The Life of Dominic Savio
My First Meeting with Dominic Savio. Some Curious Incidents Connected With It.
The matter contained in the following chapters is based upon more personal and complete evidence, for almost all the incidents occurred under my own notice, and also in the presence of a large number of boys who are unanimous in their attestation of them.
It was in 1854 that Fr. Cugliero, the priest who relates the incidents mentioned in the foregoing chapter, came to see me about a pupil of his. "Here in your Oratory," he said, "there might possibly be boys equal to him, but I can safely assert that there is none to excel him; in fact you find him to be another St. Aloysius."
At that time I used to take my boys occasionally to Murialdo. It was a little country place, where a short time was spent for the benefit of enjoying the country air and open life; and there we usually made the Novena in preparation for, and celebrated the Feast of the Holy Rosary. It was accordingly arranged that while I was at Murialdo, Dominic should be brought over from Mondonio to see me.
lt was therefore at Murialdo, on the first Monday in October 1864, that I became acquainted with Dominic Savio. He was accompanied by his father, and as they came up to speak to me, I noticed his pleasant, but respectful manner, and something in his demeanour fixed my attention upon him. When he came up I put a question to him, to which he answered: "I am the boy of whom Fr. Cugliero has spoken to you. I have come with my father from Mondonio."
We walked together and I questioned him about his studies, and his desires for the future, and we were immediately on the most friendly and confidential terms. I may say that I at once recognised a boy after God's own heart, and I could not help being struck by the workings of grace, already manifest in one of such tender years.

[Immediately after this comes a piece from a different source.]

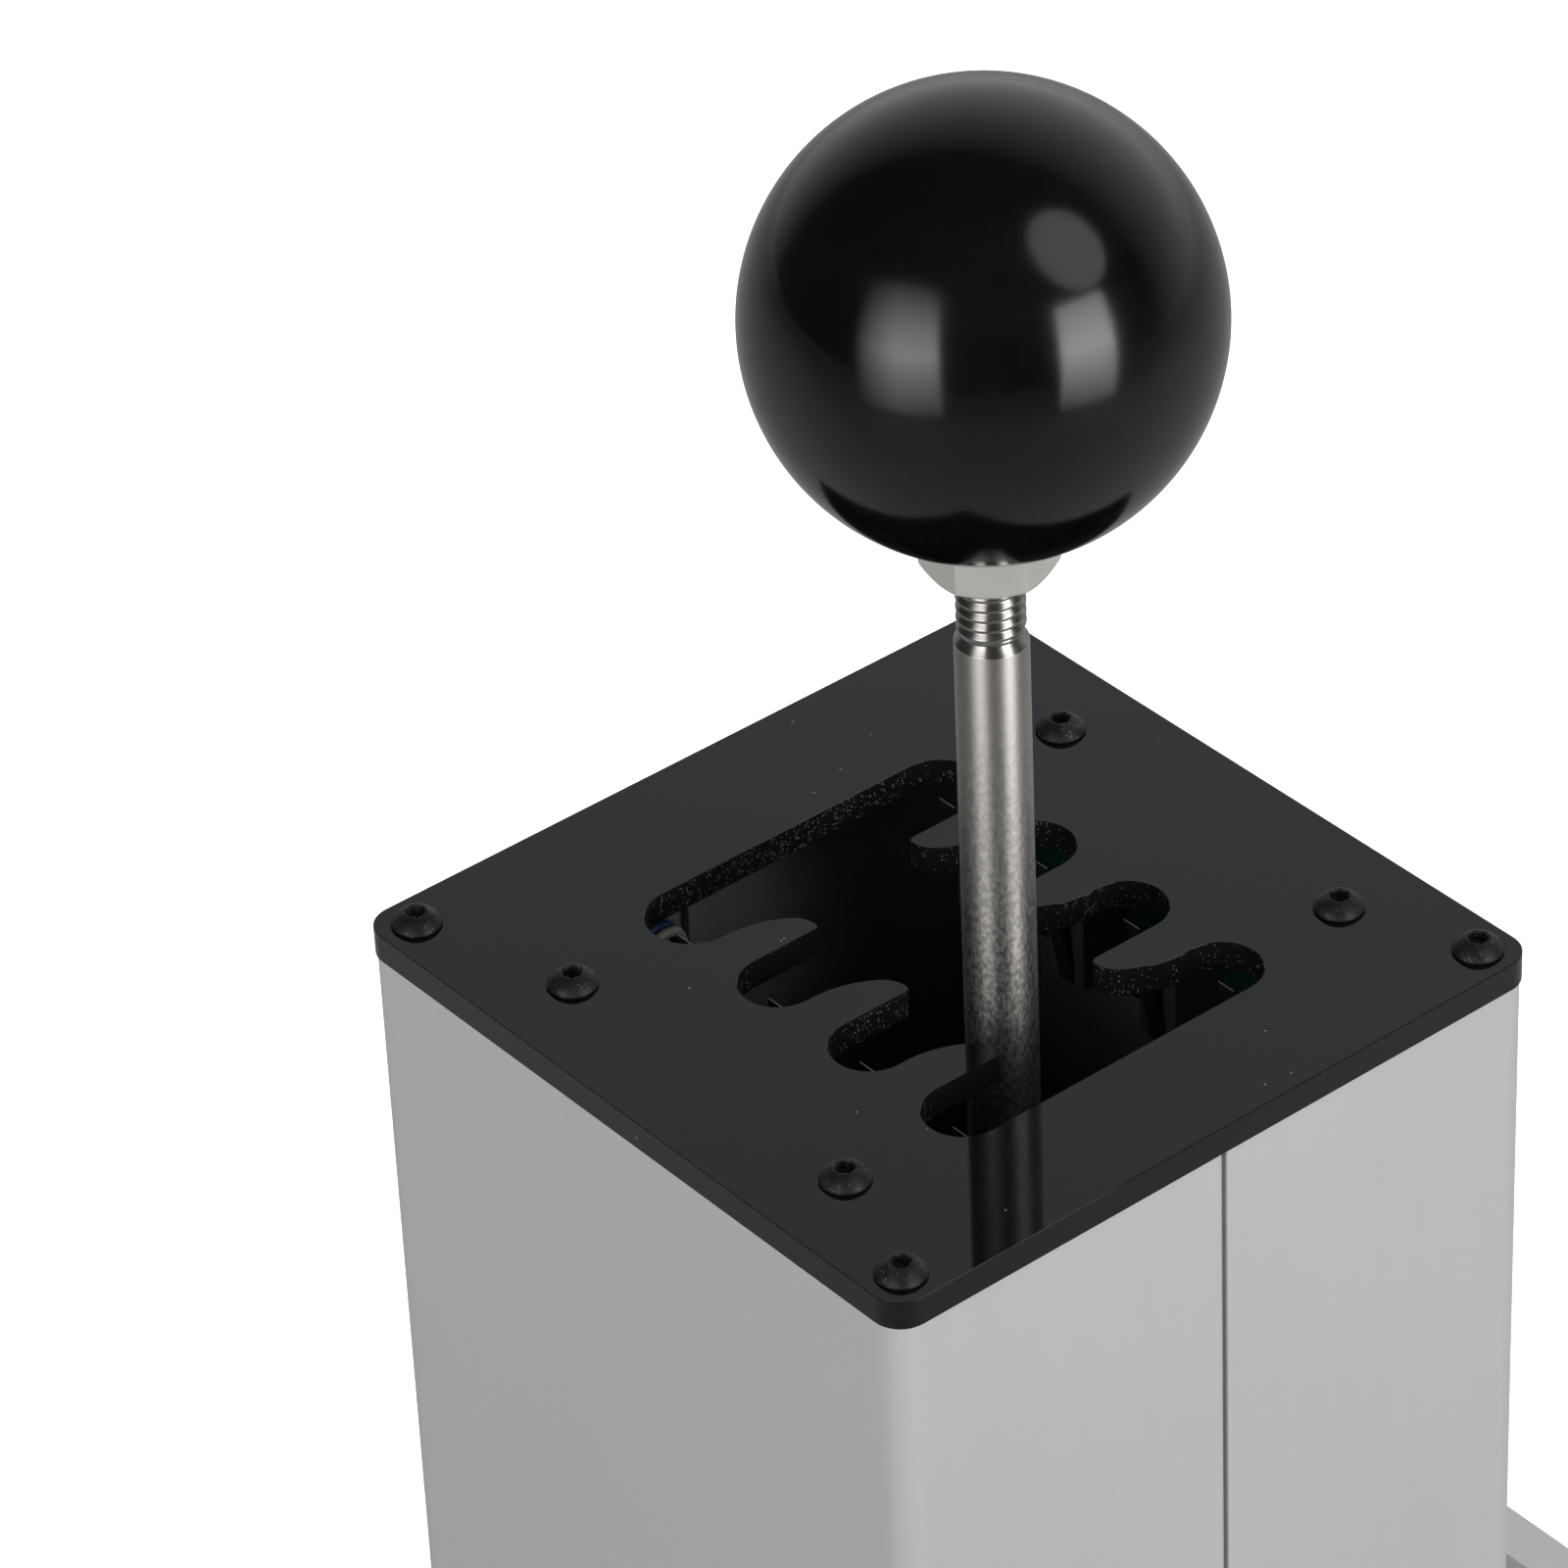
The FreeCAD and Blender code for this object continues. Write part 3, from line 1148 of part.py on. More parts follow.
def make_controller():
    x = "control_board_x"
    width = "control_board_width"
    board = middle_box(x, "board_middle", "board_bottom", width, "control_board_length", "board_thickness")
    holes = []
    pillars = []
    screws = []
    through = "board_thickness + 2 * overcut"
    middle = "base_thickness + standoff_height / 2"
    length = "board_thickness + standoff_height / 2 - tip_gap"
    for x, y in board_holes():
        holes.append(cylinder("clear_hole", through, x, y, "board_bottom - overcut"))
        pillar = hexagon("standoff_half", "standoff_height", x, y, "base_thickness")
        bore = cylinder("tapped_hole", "standoff_height / 2 + overcut", x, y, middle)
        stud = cylinder("small_screw", "base_thickness - tip_gap", x, y, "tip_gap")
        pillars.append(fuse(cut(pillar, bore), stud))
        screws.append(place(button_screw(length), x, y, "board_top"))
    node(cut(board, *holes), "control_board")
    node(group(*pillars), "board_standoffs")
    node(group(*screws), "control_board_screws")
    y = "board_middle + chip_row"
    chip = middle_box("control_board_x", y, "board_top", "chip_side", "chip_side", "chip_height")
    node(group(chip), "controller_chip")


def make_cable_socket():
    """The square socket for the computer's cable, low in the front shell."""
    case = middle_box("0", "socket_depth / 2", "0", "socket_width", "socket_depth", "socket_height")
    width = "socket_width - 2 * socket_wall"
    depth = "socket_depth - socket_floor + overcut"
    height = "socket_height - 2 * socket_wall"
    hollow = middle_box("0", "(%s) / 2 - overcut" % depth, "socket_wall", width, depth, height)
    length = "socket_depth - tongue_inset"
    shelf = "(socket_height - tongue_thickness) / 2"
    middle = "tongue_inset + (%s) / 2" % length
    tongue = middle_box("0", middle, shelf, "2 * tongue_half", length, "tongue_thickness")
    socket = fuse(cut(case, hollow), tongue)
    node(place(socket, "control_board_x", "socket_inset - half_shell", "board_top"), "cable_socket")


def make_wire_headers():
    """The plugs where the wires of the two switch boards end."""
    headers = []
    low = "header_z - header_height / 2"
    row = "(header_front + header_depth / 2)"
    for x, y in (("front_header_x", "-%s" % row), ("rear_header_x", row)):
        headers.append(middle_box(x, y, low, "header_width", "header_depth", "header_height"))
    for x, y in control_headers():
        headers.append(middle_box(x, y, "board_top", "header_width", "header_width", "header_depth"))
    node(group(*headers), "wire_headers")


def control_headers():
    """Middle of the two headers on the control board, for the front and the rear pair of wires."""
    left = "control_board_x - control_board_width / 2 + header_edge"
    right = "control_board_x + control_board_width / 2 - header_width / 2"
    front = "board_middle + header_row"
    return ((left, front), (right, "%s + header_width" % front))


def tube_along(points):
    """A wire's tube: straight runs joined by tangent arcs."""
    edges = []
    start = points[0]
    for index in range(1, len(points) - 1):
        before, corner, after = points[index - 1], points[index], points[index + 1]
        into = (corner - before).normalize()
        out = (after - corner).normalize()
        half_turn = into.getAngle(out) / 2
        shorter = min(corner.distanceToPoint(before), corner.distanceToPoint(after))
        radius = min(size.wire_bend, BEND_SHARE * shorter / math.tan(half_turn))
        setback = radius * math.tan(half_turn)
        first = corner - into * setback
        last = corner + out * setback
        inward = (out - into).normalize()
        middle = corner + inward * (radius / math.cos(half_turn) - radius)
        edges.append(Part.LineSegment(start, first).toShape())
        edges.append(Part.Arc(first, middle, last).toShape())
        start = last
    edges.append(Part.LineSegment(start, points[-1]).toShape())
    path = Part.Wire(edges)
    section = Part.Circle(points[0], points[1] - points[0], size.wire_radius).toShape()
    tube = path.makePipeShell([Part.Wire([section])], True, False)
    expected = math.pi * size.wire_radius ** 2 * path.Length
    if abs(tube.Volume / expected - 1) > TUBE_ERROR:
        raise RuntimeError("a wire's tube has the wrong volume")
    return tube


def front_route(side):
    """From the front switch board's header up over a crest under the gate, then straight down."""
    shift = side * size.wire_spacing / 2
    x = layout.front_header_x + shift
    start = -layout.header_front
    aside = x - size.wire_lean
    over = start + size.wire_over
    over_z = layout.header_z + size.wire_over_rise
    plug_x = size.control_board_x - size.control_board_width / 2 + size.header_edge + shift
    plug_y = layout.board_middle + size.header_row
    plug_z = layout.board_top + size.header_depth
    low = plug_z + size.wire_stand
    return [
        Vector(x, start, layout.header_z),
        Vector(x, start + size.wire_stub, layout.header_z),
        Vector(aside, start + size.wire_crest, layout.header_z + size.wire_crest_rise),
        Vector(aside, over, over_z),
        Vector(aside, over, (over_z + low) / 2),
        Vector(plug_x, plug_y, low),
        Vector(plug_x, plug_y, plug_z),
    ]


def rear_route(side):
    """From the rear switch board's header down beside the pivot frame and round it to the control board."""
    shift = side * size.wire_spacing / 2
    x = layout.rear_header_x + shift
    start = layout.header_front
    reach = start - size.wire_exit
    aside = layout.rest_column + size.frame_half + size.wire_aside + shift
    low = layout.web_top + size.wire_low
    behind = layout.cheek_outside + size.wire_behind + shift
    plug_x = size.control_board_x + (size.control_board_width - size.header_width) / 2 - shift
    plug_y = layout.board_middle + size.header_row + size.header_width
    plug_z = layout.board_top + size.header_depth
    rise = plug_z + size.wire_arch
    return [
        Vector(x, start, layout.header_z),
        Vector(x, reach, layout.header_z),
        Vector(aside, behind - size.wire_bend, (layout.header_z + low) / 2),
        Vector(aside, behind, low),
        Vector(plug_x, behind, low),
        Vector(plug_x, plug_y + size.wire_run, rise),
        Vector(plug_x, plug_y, rise),
        Vector(plug_x, plug_y, plug_z),
    ]


def make_wires():
    for name, side in (("blue_wires", -1), ("white_wires", 1)):
        strands = []
        for route in (front_route(side), rear_route(side)):
            strand = add("Part::Feature")
            strand.Shape = tube_along(route)
            strands.append(strand)
        node(group(*strands), name)


# Making and writing

def make_everything():
    make_base_plate()
    make_front_shell()
    make_rear_shell()
    make_gate_plate()
    make_plate_screws()
    make_base_screws()
    for name, y_sign in (("front", -1), ("rear", 1)):
        make_switch_bracket(name, y_sign)
        make_switch_board(name, y_sign)
        make_switches(name, y_sign)
    make_pivot_frame()
    make_frame_screws()
    make_side_axis()
    make_yoke()
    make_cross_axis()
    make_lever_block()
    make_rod()
    make_jam_nut()
    make_knob()
    make_plunger()
    make_detent_plate()
    make_centring_springs()
    make_controller()
    make_cable_socket()
    make_wire_headers()
    make_wires()


def check_everything():
    """Stop if a feature failed, a pocket cut nothing or a sub-part is not a valid solid."""
    for item in doc.Objects:
        if "Invalid" in item.State or "Error" in item.State:
            raise RuntimeError("%s (%s) failed: %s" % (item.Name, item.Label, item.State))
        if item.TypeId == "PartDesign::Pocket" and item.Shape.Volume >= item.BaseFeature.Shape.Volume:
            raise RuntimeError("%s cuts nothing" % item.Name)
    for item in nodes:
        shape = item.Shape
        if shape.isNull() or not shape.isValid() or not shape.Solids:
            raise RuntimeError("%s has no valid shape" % item.Label)


def write_everything():
    os.makedirs("parts", exist_ok=True)
    for item in nodes:
        item.Shape.exportStep("parts/%s.step" % item.Label)
        box_of = item.Shape.BoundBox
        print("%-22s %2d solids %9.1f mm3  z %.2f to %.2f" % (
            item.Label, len(item.Shape.Solids), item.Shape.Volume, box_of.ZMin, box_of.ZMax))


make_everything()
doc.recompute()
check_everything()
write_everything()
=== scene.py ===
import math

import bmesh
import bpy
from bpy.props import FloatProperty, FloatVectorProperty, IntProperty, PointerProperty
from mathutils import Matrix, Vector
from mathutils.geometry import tessellate_polygon


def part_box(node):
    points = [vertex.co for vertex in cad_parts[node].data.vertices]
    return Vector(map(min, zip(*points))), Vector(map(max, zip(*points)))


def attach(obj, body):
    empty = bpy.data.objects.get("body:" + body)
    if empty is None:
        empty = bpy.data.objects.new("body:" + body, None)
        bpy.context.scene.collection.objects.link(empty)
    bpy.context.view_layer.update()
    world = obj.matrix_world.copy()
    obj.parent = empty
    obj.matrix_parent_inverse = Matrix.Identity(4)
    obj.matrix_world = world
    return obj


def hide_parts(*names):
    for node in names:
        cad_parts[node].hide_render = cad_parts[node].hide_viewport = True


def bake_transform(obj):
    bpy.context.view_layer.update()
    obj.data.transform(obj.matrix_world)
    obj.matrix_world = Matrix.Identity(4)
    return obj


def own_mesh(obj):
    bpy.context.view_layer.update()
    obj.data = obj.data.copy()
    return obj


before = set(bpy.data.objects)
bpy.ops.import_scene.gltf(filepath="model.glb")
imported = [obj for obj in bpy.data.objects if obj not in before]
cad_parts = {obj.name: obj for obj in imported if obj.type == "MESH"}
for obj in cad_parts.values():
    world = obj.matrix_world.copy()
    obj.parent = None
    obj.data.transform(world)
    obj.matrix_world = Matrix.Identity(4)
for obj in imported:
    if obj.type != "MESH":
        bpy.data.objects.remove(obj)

bl_info = {
    "name": "H-Pattern Gear Shifter",
    "version": (1, 0, 0),
    "blender": (4, 5, 0),
    "location": "View3D > Sidebar > Shifter",
    "description": "Dresses the packed gear shifter: its knob, rod, gate, screws, springs and finishes",
    "category": "Object",
}

MM = 0.001
MICRON = MM / 1000
FULL_TURN = 2 * math.pi
# Half the side of the square that the plate's rim and the box's outer walls stand round.
INNER_HALF = 43 * MM
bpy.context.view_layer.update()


# Settings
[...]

After some minutes conversation, and before I could turn aside to speak to his father, he said to me: "Well, what do you think of the matter; will you take me to Turin to study?" I replied that I thought there was very good material to work upon. "And what do you think you can make of it?" Seeing that he fully grasped my meaning I said: "Something beautiful and acceptable to God." To this he replied:
"Then I must be the material and you are to fashion it; take me with you therefore." "But," I said, "I am afraid that your delicate health would not stand the strain of much study." "I don't think we need fear on that point," he said. "God's given me health and every assistance till now, and He will surely help me in the future." I then asked him what he thought of doing when his preliminary course was finished. To this he replied: "If I could hope for such a favour from God, I ardently desire to become a priest." "Very well," I replied; "now I want to see whether you are able to learn quickly; take this little book and study this page of it; tomorrow I shall see if you know it.
I then sent him to see the other boys and to join in their games, while I talked to his father. But a little surprise awaited me, for hardly ten minutes had elapsed when Dominic came back, and said with his usual pleasant manner: "If you like I will recite that page to you now." I took the book in some astonishment, and this only increased when he recited the page by heart, and could explain any passage in it. "Well done," I said, "as you have anticipated your lesson, I shall anticipate my answer. I will take you to Turin and you will be one of my chosen boys; you must pray that God will help both you and me to do His Holy Will."
Not knowing how to express his great gratitude he took my hand, and said: "I hope my behaviour will never give you cause for complaint."